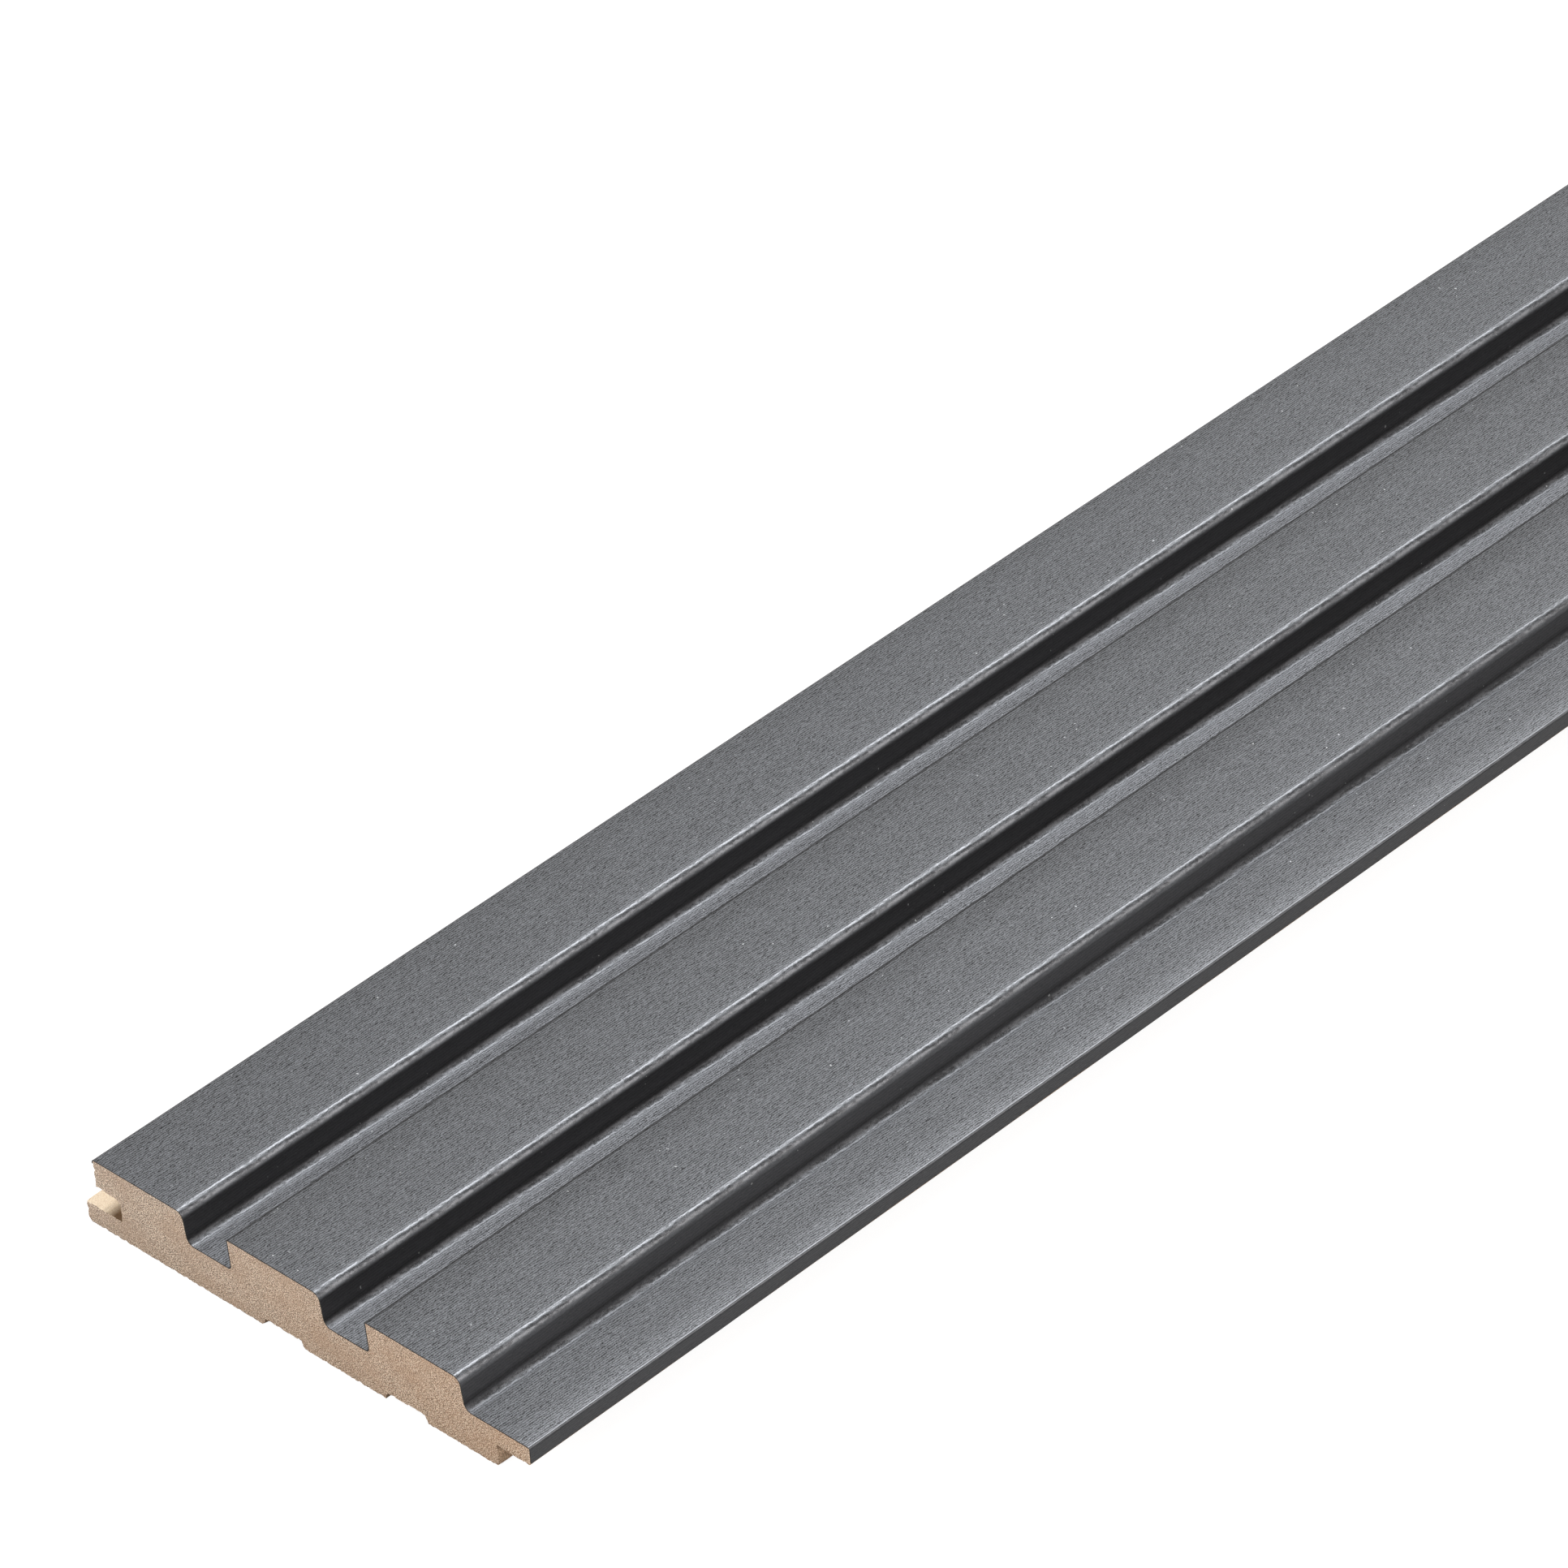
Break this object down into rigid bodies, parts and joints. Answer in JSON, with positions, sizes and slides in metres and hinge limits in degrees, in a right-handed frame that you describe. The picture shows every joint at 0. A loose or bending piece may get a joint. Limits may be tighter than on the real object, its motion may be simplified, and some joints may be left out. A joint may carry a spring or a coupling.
{
  "type": "slat wall panel",
  "caption": "Tongue-and-groove wall panel of milled MDF with raised slats and a grey decor foil over its face, for lining walls.",
  "frame": {"origin": "on the panel's back face, halfway along its length and halfway across its width", "axes": "+X across the panel from the slotted edge to the tongue, +Y along its length, +Z out of its slatted face"},
  "size_m": [0.119, 2.7, 0.0162],
  "materials": {
    "mdf": "raw milled MDF",
    "foil": "satin grey decor foil with a fine embossed grain"
  },
  "bodies": {
    "root": {"mdf_core": "mdf", "foil_face": "foil"}
  },
  "joints": []
}
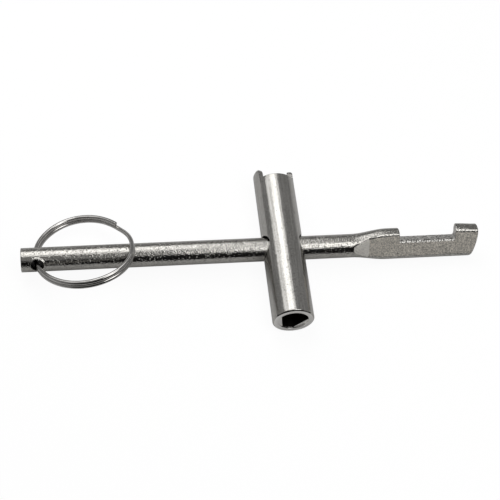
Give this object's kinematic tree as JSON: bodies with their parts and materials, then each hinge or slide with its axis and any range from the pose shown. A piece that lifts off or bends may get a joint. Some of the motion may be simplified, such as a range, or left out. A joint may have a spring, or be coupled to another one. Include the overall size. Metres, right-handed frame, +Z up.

————————

_What to work on_: Find the string "this" in the listing and return every line that holds it.

_Finished task_:
Break this object down into rigid bodies, parts and joints. Answer in JSON, with positions, sizes and slides in metres and hinge limits in degrees, in a right-handed frame that you describe. The picture shows every joint at 0. A loose or bending piece may get a joint. Limits may be tighter than on the real object, its motion may be simplified, and some joints may be left out. A joint may carry a spring or a coupling.
Give this object's kinematic tree as JSON: bodies with their parts and materials, then each hinge or slide with its axis and any range from the pose shown. A piece that lifts off or bends may get a joint. Some of the motion may be simplified, such as a range, or left out. A joint may have a spring, or be coupled to another one. Include the overall size. Metres, right-handed frame, +Z up.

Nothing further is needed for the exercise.